>> start
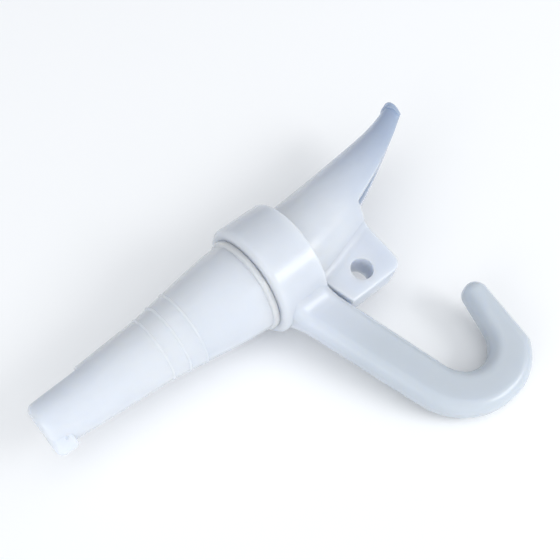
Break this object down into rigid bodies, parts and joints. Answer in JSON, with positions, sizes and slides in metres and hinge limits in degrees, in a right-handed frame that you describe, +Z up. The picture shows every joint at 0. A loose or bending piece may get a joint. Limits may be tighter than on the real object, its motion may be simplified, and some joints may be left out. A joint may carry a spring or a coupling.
{
  "type": "sap spout with bucket hook",
  "caption": "Moulded tapping spout for tree sap: tapered hollow nose, open drip trough, lid fin and a swivelling hook that carries the bucket.",
  "frame": {"origin": "centre of the sap inlet's mouth, in the end face of the tapered nose", "axes": "+X runs along the spout's axis from the nose to the drip lip; +Z is up, square to the bench the part lies on; the fin and the hook lie towards -Y, dipping 13 and 11 degrees below it"},
  "size_m": [0.0853, 0.0547, 0.0202],
  "materials": {
    "spout_body": "translucent bluish-white moulded plastic, satin gloss",
    "bucket_hook": "translucent bluish-white moulded plastic, satin gloss"
  },
  "bodies": {
    "spout": {"spout_body": "spout_body"},
    "hook": {"bucket_hook": "bucket_hook"}
  },
  "joints": [
    {"name": "hook_swivel", "type": "hinge", "parent": "spout", "child": "hook", "pos_m": [0.044, 0, 0], "axis": [-1, 0, 0], "continuous": true}
  ]
}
>> end
Repeat the listing above without any change.

* Answer to this task *
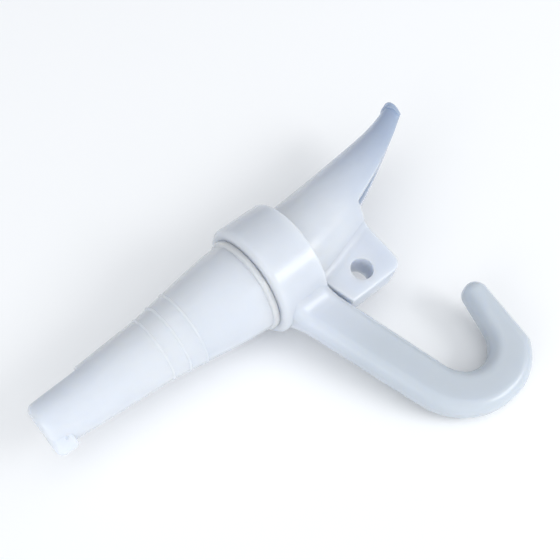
Break this object down into rigid bodies, parts and joints. Answer in JSON, with positions, sizes and slides in metres and hinge limits in degrees, in a right-handed frame that you describe, +Z up. The picture shows every joint at 0. A loose or bending piece may get a joint. Limits may be tighter than on the real object, its motion may be simplified, and some joints may be left out. A joint may carry a spring or a coupling.
{
  "type": "sap spout with bucket hook",
  "caption": "Moulded tapping spout for tree sap: tapered hollow nose, open drip trough, lid fin and a swivelling hook that carries the bucket.",
  "frame": {"origin": "centre of the sap inlet's mouth, in the end face of the tapered nose", "axes": "+X runs along the spout's axis from the nose to the drip lip; +Z is up, square to the bench the part lies on; the fin and the hook lie towards -Y, dipping 13 and 11 degrees below it"},
  "size_m": [0.0853, 0.0547, 0.0202],
  "materials": {
    "spout_body": "translucent bluish-white moulded plastic, satin gloss",
    "bucket_hook": "translucent bluish-white moulded plastic, satin gloss"
  },
  "bodies": {
    "spout": {"spout_body": "spout_body"},
    "hook": {"bucket_hook": "bucket_hook"}
  },
  "joints": [
    {"name": "hook_swivel", "type": "hinge", "parent": "spout", "child": "hook", "pos_m": [0.044, 0, 0], "axis": [-1, 0, 0], "continuous": true}
  ]
}